My client wrote a list of her priorities for life:
Her list was, in the order she chose: love (chakra 4), taking care of self (chakra 3), taking care of others ( chakra 2) — Footnote: our real work is self work, so the language of her last priority is not correct. We can care about others, but can never take care of others. That is their job.
Notice the direction of my client’s list — hint — it’s downward, toward the root chakra, which means it’s focused on stability and security, as opposed to moving past whatever issue arises by transcending it.
My list might be: being loving (an action), being direct and clear, being myself, and deepening my connection to that which is. Notice that there is only “me” in this — yet if I do “me” well, those around me benefit. The direction is upward and inclusive.
Back to my client’s partner. He was fighting off self-created Chaos by trying to establish rules and structures.
- He cleans when he comes home, not to punish my client or to ignore her, but to try to keep his collapsing, chaotic world together. If the house was spotless, he would create another issue to obsess about.
- My client’s partner was stuck trying to make his little feetsies run fast enough to keep all the balls in the air. He had to to crash and burn before he realized the futility of this path.

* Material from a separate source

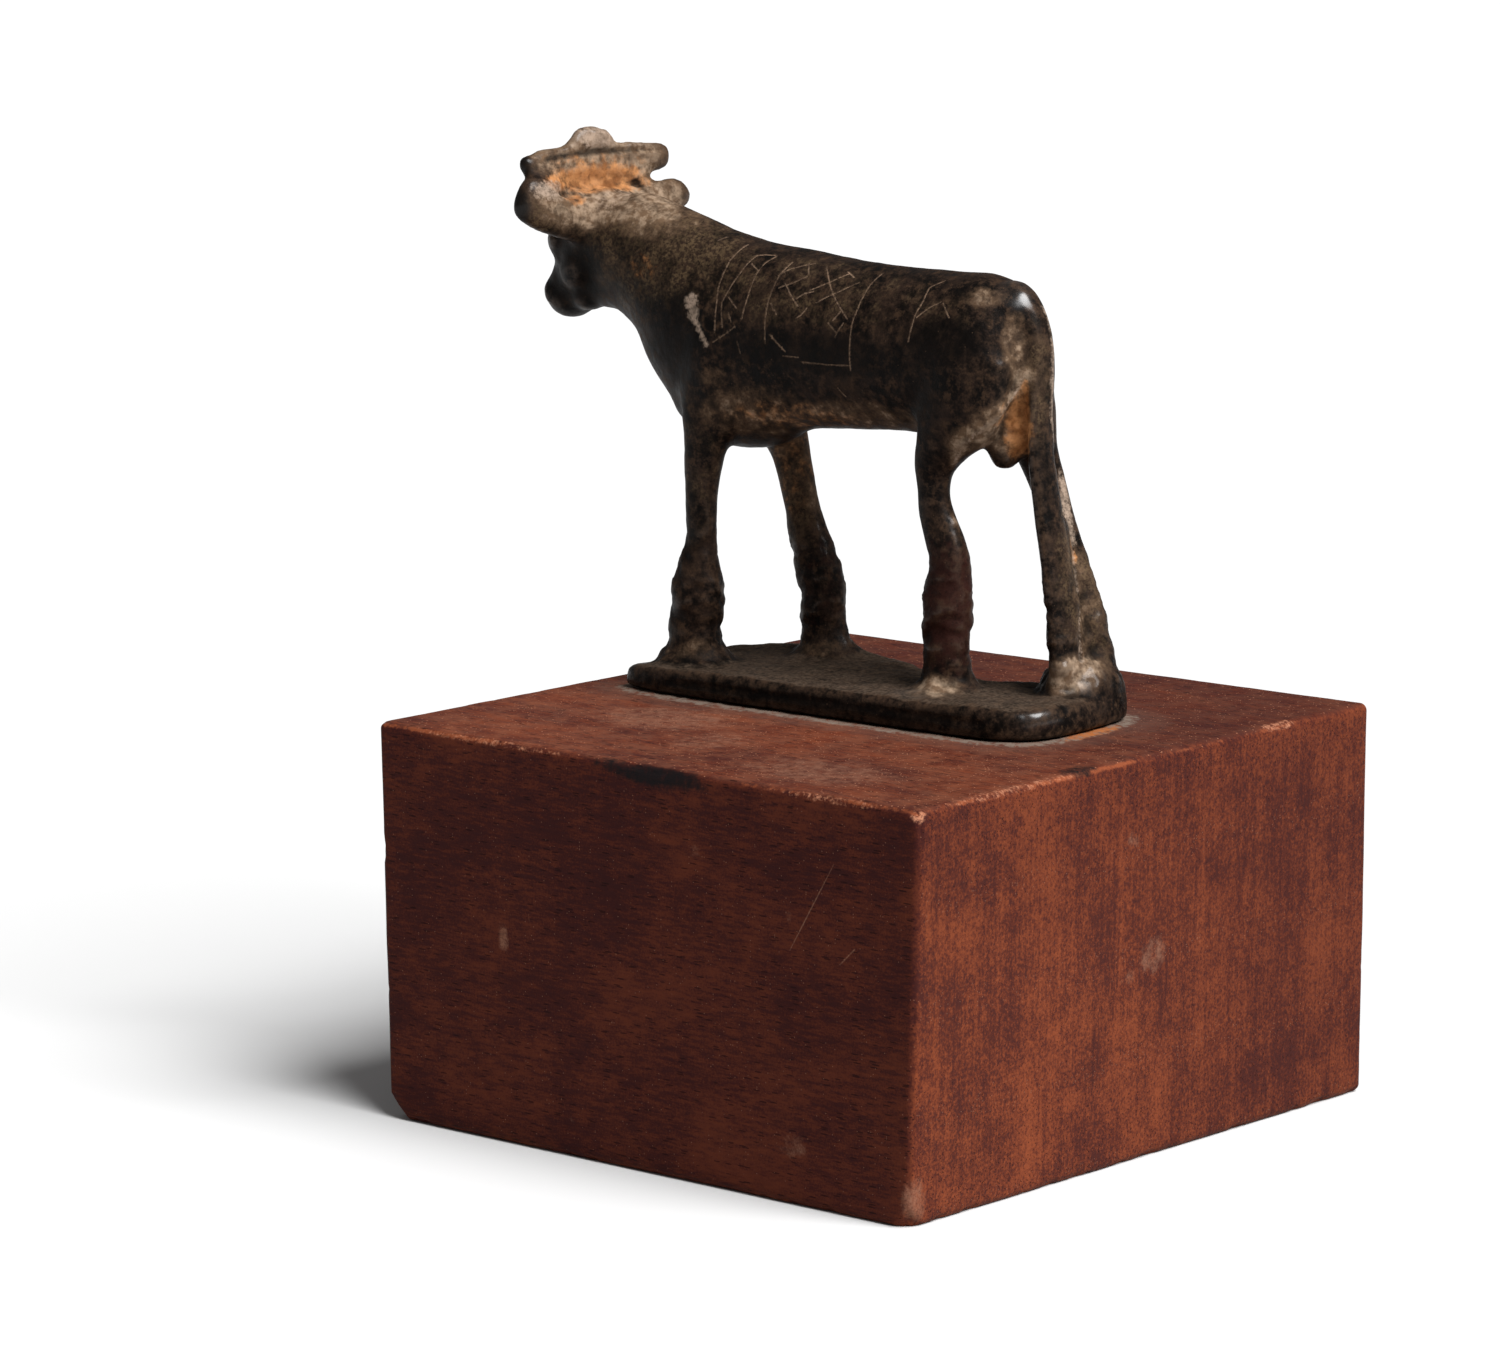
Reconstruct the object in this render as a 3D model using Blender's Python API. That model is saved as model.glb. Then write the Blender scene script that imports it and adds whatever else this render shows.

My client’s job was to keep him talking, while asking, repeatedly, “How’s that working for you?“He stayed stuck until he saw the impossibility of structuring himself into happiness.
Question everything, and get rid of what does not work.
This was the stage my client was at when she emailed, and it was expressed through pain at the upper or second diaphragm or gate–at her shoulder blades, upper shoulder muscles, and her collar-bone.
My client had rules about who she was and how she was, and she often got stuck defending them, intellectually and physically. Ultimately, she learned to laugh at her rules, rather than fiddling with them — she learned to have her experience(s) as opposed to trying to force them to fit her no longer useful rules.